--- Start ---
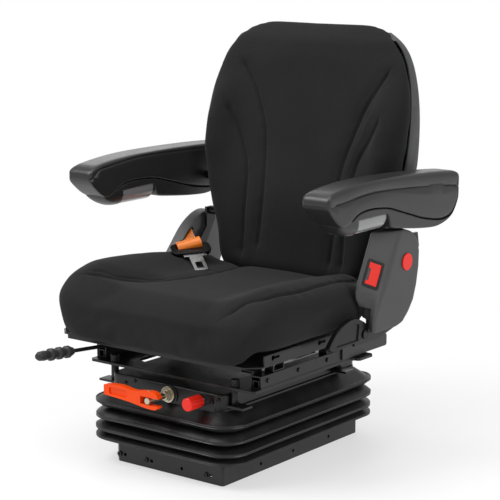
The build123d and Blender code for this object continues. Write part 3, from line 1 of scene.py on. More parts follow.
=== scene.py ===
"""Dressed visual model of a forklift operator's seat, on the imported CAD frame."""

import json
import logging
import math
from collections.abc import Callable
from dataclasses import dataclass, field
from enum import Enum

import bmesh
import bpy
import numpy as np
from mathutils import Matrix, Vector

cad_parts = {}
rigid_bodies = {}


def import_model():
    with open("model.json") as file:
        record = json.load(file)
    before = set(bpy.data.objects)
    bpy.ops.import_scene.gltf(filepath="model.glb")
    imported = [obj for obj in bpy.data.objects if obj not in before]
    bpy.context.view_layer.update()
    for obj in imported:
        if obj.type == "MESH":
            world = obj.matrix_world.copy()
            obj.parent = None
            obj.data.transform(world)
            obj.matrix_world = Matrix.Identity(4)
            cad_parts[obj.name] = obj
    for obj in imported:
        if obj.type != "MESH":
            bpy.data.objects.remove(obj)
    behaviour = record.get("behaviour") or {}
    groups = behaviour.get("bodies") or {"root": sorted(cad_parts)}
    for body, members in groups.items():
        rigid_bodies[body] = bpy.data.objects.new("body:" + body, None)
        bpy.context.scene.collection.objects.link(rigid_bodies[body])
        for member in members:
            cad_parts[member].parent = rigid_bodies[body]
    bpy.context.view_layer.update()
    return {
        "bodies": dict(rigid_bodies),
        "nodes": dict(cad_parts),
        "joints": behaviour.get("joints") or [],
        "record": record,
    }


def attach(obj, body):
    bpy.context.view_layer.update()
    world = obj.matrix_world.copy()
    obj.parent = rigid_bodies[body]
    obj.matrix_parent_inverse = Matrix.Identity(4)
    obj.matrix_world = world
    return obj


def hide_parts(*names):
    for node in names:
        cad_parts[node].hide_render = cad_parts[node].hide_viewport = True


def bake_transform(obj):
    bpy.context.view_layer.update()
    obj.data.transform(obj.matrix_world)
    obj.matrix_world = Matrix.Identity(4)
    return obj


LOG = logging.getLogger("seat")
MM = 0.001
Triple = tuple[float, float, float]
Line = tuple[tuple[float, float], ...]


# Numbers on grids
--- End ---
**What needs to be done**
Say how many lines contain the string "copy", giving nothing but the count.

**Written answer**
2